If you’ve seen someone selling premium Spotify accounts (or others as Netflix, Prime, Disney+, etc) online, chances are they’re selling hacked accounts or sourced from the dark web. If purchased, you would be using the service simultaneously with another original user. This could turn weird if both of you’re online at the same time and steaming different playlists!

Things do happen as such. Here are a few incidents where some premium Spotify users got their accounts hacked and had experienced their hacker’s taste.

Connor Ball, a musician from the British band explained his experience of encountering his music partner while he was in the shower. As he was enjoying his music while bathing, the song got stopped all in sudden with an odd one playing instead. He said as,

“It was atmospheric, almost like massage music”.

He checked this later and resulted that the song was playing on Google Chrome, a web browser he wasn’t using, thus hacked. He didn’t change the password even after weeks and let the stranger play his own things. He imagined him to be a “70-year-old bald man in a rocking chair.”

Who is Behind These Spotify Hacked Accounts?
Image From PixaBay

Charlene Coughlin, an ad executive from Cleveland got her account hacked recently. She realized this first when was listening to music in her car and interrupted abruptly. Later when she got home and checked her account, she found someone (probable hacker) was listening on the device named Sophia’s iPhone and to the playlist “sad trap music”.

With all these inputs, she imagined the person to be some sad teenager going through a breakup, listening to bad music. Despite imagination, she felt as “I was mostly a little irritated that someone had broken into my account.”

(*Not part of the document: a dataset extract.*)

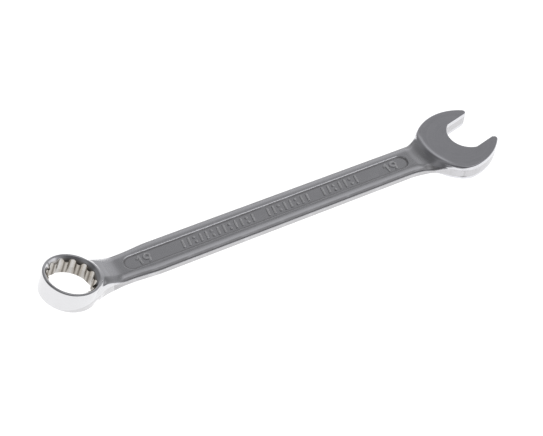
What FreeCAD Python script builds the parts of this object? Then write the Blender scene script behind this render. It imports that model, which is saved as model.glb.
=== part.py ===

Another incident where Margaret Harris, a resident from Toronto discovered a playlist in her account with EDM songs in Cyrillic titles. This made her imagine a Russian guy in his car listening to songs from the other end. While she deleted the playlist, she says that’s reviving after a couple of days.

She said this continued for sometime as, “We were actively having this Spotify battle. His music would start. I would just keep hitting pause and playing mine.”

After realizing the other party is listening from the Firefox browser, Harris, being a metal music fan, set a hardcore metal song and skip onto the middle hardcore part, which will be played on his browser and irritating him at last. Though the other guy (or girl) fought back for a while, she stopped doing so and left forever.

There are many instances as such. One or other, Spotify or some other thing, would be compromised and used by two or more people simultaneously. Keep checking every now and then.

Spotify, just like others, boasts about considering the fraudulent activity on their service extremely seriously. It recommends users not to use the same passwords across many online accounts. Frequently changing the passwords, not storing the sensitive card details online is what you can do at least. If you think your account got compromised, try changing the credentials and logging out from all devices. If not, hit up Spotify customer care and resolve.